If this conveyor belt of reciprocal economic growth becomes imbalanced the rate at which populations in India, China and elsewhere can ascend to a middle class lifestyle — by which to support their internal businesses and economy — may be lost. This is to say, if the middle class in the West breaks down before the working class in Third World nations can generate enough wages and demand for their own goods and services, the outcome to both the First and the Third World will be that of a disastrous breakdown of global economic proportions.
The pope may not have made a very good choice of words — or translation of his words — but he’s not wrong in that the pace of change is not sustainable. Perhaps it would help if I cited an example: Imagine going to the Red Cross or other such blood donation center. If too much blood is drawn too fast the donor will die. If the same process is done slowly, the blood donor will not only live but help someone else survive. In this way there is balance between he who gives and he who takes — he who manufactures and he who buys!
The current climate of global economic uncertainty is a product of trade liberalization implemented in a hasty and imbalanced manner. There is no “good” or “bad” in terms of morality. The real question is that which is “realistic” and “unrealistic”. Can we, in the West and in the East and Mideast, sustain the pace of change? If that change is imbalanced and lopsided might we as workers and consumers universally sustain some form of loss or injury?
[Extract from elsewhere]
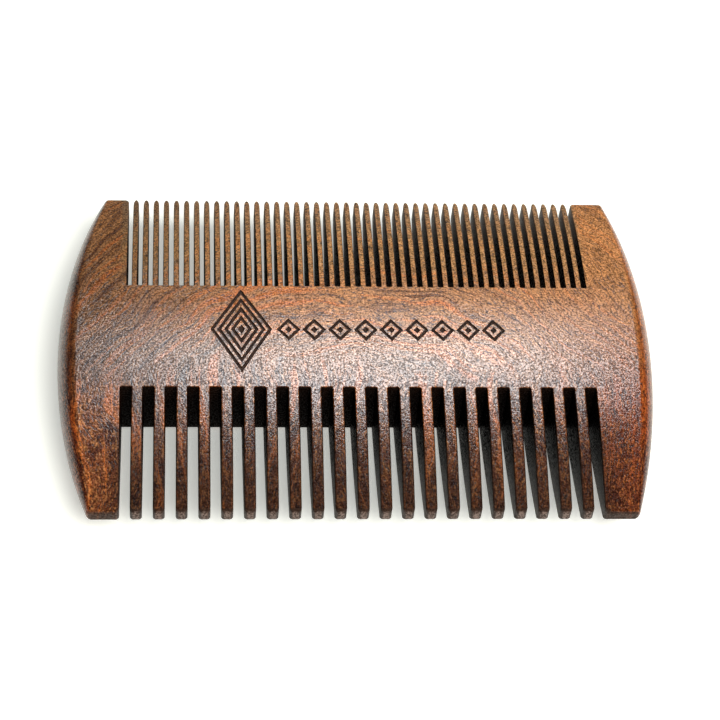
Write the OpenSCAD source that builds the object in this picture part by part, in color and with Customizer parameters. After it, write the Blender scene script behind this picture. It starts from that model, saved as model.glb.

If we do not create a sustainable path we shall not see the Chinese, Indians, Arabs and others enjoy a middle class lifestyle currently attributed so often to Americans or Europeans. If global trade is not rebalanced to become more equitable, we shall instead see governments and corporations in every part of the globe become very wealthy even as the scourge of poverty becomes prevalent among the people despite gains in productivity, mobility and technology. Surely you are not advocating for international decline?